Rounding out this post, I would like to share some recent comments from Chaldean Catholic Archbishop Louis Sako, whose remarks about Iraq's "Christmas of mourning" featured in another recent post. Speaking at the end of a year in which the situation of Iraqi Christians seemed to grow ever worse, Archbishop Sako had this to say about the charism and vocation of the Church in a time of a great suffering:
For us Christians of Iraq, martyrdom is the charism of our Church, in its 2000 year history. As a minority, we are constantly faced with difficulties and sacrifices, but we are aware that bearing witness to Christ can mean martyrdom. In the Arabic language they have the same root: Shahid wa shahiid!

. . .

Here in Iraq we understand that faith is not an ideological or theological speculation, but a mystical reality. Faith is a personal encounter with someone who knows us, loves us and to whom we give ourselves totally. For faith, one must always be willing to go beyond, even to sacrifice. Martyrdom is an expression of loyalty to that love. On 31 October, Fr Wassim, the young priest from the Syriac Catholic cathedral turned to the terrorists and cried: Kill me and free the faithful. He knew what he was saying, this was his commitment of love for Christ and for his flock.
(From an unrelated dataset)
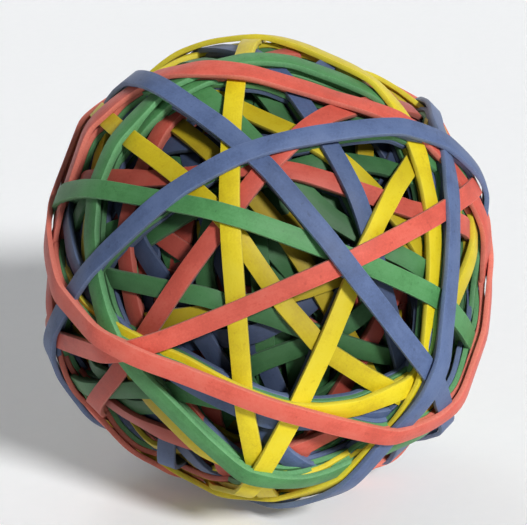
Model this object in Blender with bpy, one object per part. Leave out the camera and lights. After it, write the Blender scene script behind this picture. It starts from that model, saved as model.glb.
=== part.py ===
"""A rubber band ball: flat bands of four colours, wound one over another round a packed core.

Every band is one closed loop under tension. It follows its own path round the ball. At each place it lies
on the bands that were wound before it, or runs straight from one high spot to the next, as a taut loop does.
The bands are made in winding order, so each one only has to clear what is already laid.
"""

import math
import random

import bmesh
import bpy
import numpy as np
from mathutils import Matrix, Vector

# Driving dimensions, in metres
CORE_RADIUS = 0.0285  # the inner windings, which are too deep to be told apart
BAND_WIDTH = 0.0029  # of a 3.2 mm band, narrowed by its stretch
BAND_THICKNESS = 0.0007
LAY_GAP = 0.00012  # between a band and the highest thing under it
SIDE_MARGIN = 0.00005  # a band also clears what lies this close beside it

# How finely a band is made
PATH_SAMPLES = 360
FINE_SAMPLES = 1440  # of a path that isn't evenly divided yet
MOST_BENDS = 21  # bends of one band before its long straights are divided
LONGEST_STEP = math.radians(23)
CORE_SUBDIVISIONS = 3
SURFACE_STEP = 0.0008  # spacing of the points that stand for a laid band's outer face
SURFACE_LANES = 5

# The view that the band traces were picked in, in pixels: +X is right and -Y faces the viewer
TRACE_CENTRE_PX = (261.5, 266.6)
TRACE_RADIUS_PX = 229.6
VIEW_DISTANCE_RADII = 10.0  # from the viewer to the ball's centre
VIEW_PITCH = math.radians(12)  # how far the viewer looks down on the ball

# The inner bands, which show only between the outer ones
INNER_TURNS = 16
INNER_WANDER = math.radians(1.7)  # the most that each term of the series bends an inner loop
INNER_WANDER_TERMS = 5
INNER_AXIS_RISE = 0.5  # the axes of the inner loops stay this near level, because few outer ones stand upright
ASIDE = (0.3, 0.5, 0.8)  # a direction that none of those axes has
GOLDEN_ANGLE = math.pi * (3 - math.sqrt(5))
SEED = 7

# A loop's wander from its great circle is a short Fourier series, kept smooth
WANDER_WAVES = 6
WANDER_STIFFNESS = 0.004

# The ball rests on the steadiest group of high spots this close to its underside
SEAT_SEARCH = math.radians(10)
FLAT_WITHIN = math.radians(0.5)  # facets of the ball's outline this near one plane are one facet

SHARP_FROM = math.radians(40)  # edges that bend more than this are shaded sharp

COLOURS = {
    "red": (0.62, 0.075, 0.05),
    "yellow": (0.72, 0.56, 0.02),
    "green": (0.06, 0.25, 0.09),
    "blue": (0.08, 0.11, 0.27),
}
INNER_COLOURS = ("green", "yellow", "blue", "red", "green", "blue", "yellow", "red", "green", "red", "blue")
CORE_COLOUR = (0.035, 0.035, 0.03)
RUBBER_ROUGHNESS = 0.62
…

Christians around the world . . . can renew their faith and their commitment to being in contact with Iraq's persecuted Christians. At the same time, the friendship, solidarity and support of our brothers and sisters of the West gives us the courage to resist and remain in our land and in our churches, continuing our presence and Christian witness. Knowing that you stand by us urges us to cultivate a common life, in peace and harmony with our Muslim brothers.
Though Archbishop Sako speaks most concretely about the Church in Iraq, his words could be applied just as well to Christians in Egypt and throughout the Middle East. The call to solidarity in Archbishop Sako's words to Christians living in the West is an urgent one, and my hope is that all who read his words here will prayerfully consider how they might best respond. AMDG.